If a designer’s contract is missing any of these, ask for them to be added. If they push back, that is information.


What to expect after you say yes

A typical project flow with a solo designer in Sarasota looks like this:

Week 1: Discovery call, content collection, initial direction.
Week 2 to 3: Design phase. Wireframes, then a full design of the home page, then the rest.
Week 4 to 5: Build phase. Turning the design into a working site.
Week 6: Review, revisions, content polish.
Week 7: Launch.

Agencies add 2 to 4 weeks for project management overhead. Template providers compress this to a few days but skip most of the discovery and design work.

Your job during this process is to be available, respond to feedback requests promptly, and provide content (text, photos, business details) when asked. The single biggest cause of delayed web projects is the client being slow on content. Have your text and photos as ready as you can before the project starts.


A final note on price

You will see Sarasota providers ranging from $399 to $25,000 or more for a small business website. That is a 60x range. Be skeptical of both ends:

  • Below $1,500: you are getting a template with a logo swap. Sometimes that is fine. Be honest about it.
  • Above $10,000: you are paying agency overhead. Sometimes that is worth it. Usually it is not for a small business.

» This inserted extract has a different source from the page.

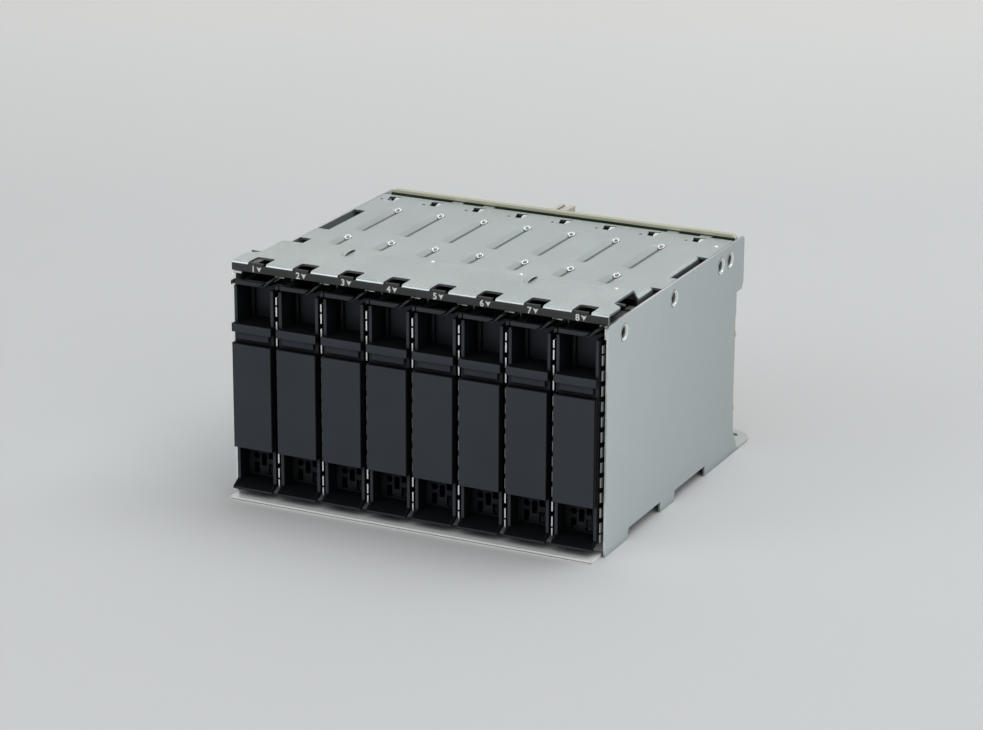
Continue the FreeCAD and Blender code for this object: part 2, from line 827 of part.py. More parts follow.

The sweet spot for serious Sarasota small business work is $3,000 to $5,000, with $2,000 being the floor for very tight scopes. That range buys you a real custom design, real local SEO foundations, real revision rounds, and a designer who has actually thought about your business. For the full breakdown of what each tier buys, the honest pricing guide covers it in detail. For local credibility signals, look for designers with verifiable affiliations like the Greater Sarasota Chamber of Commerce.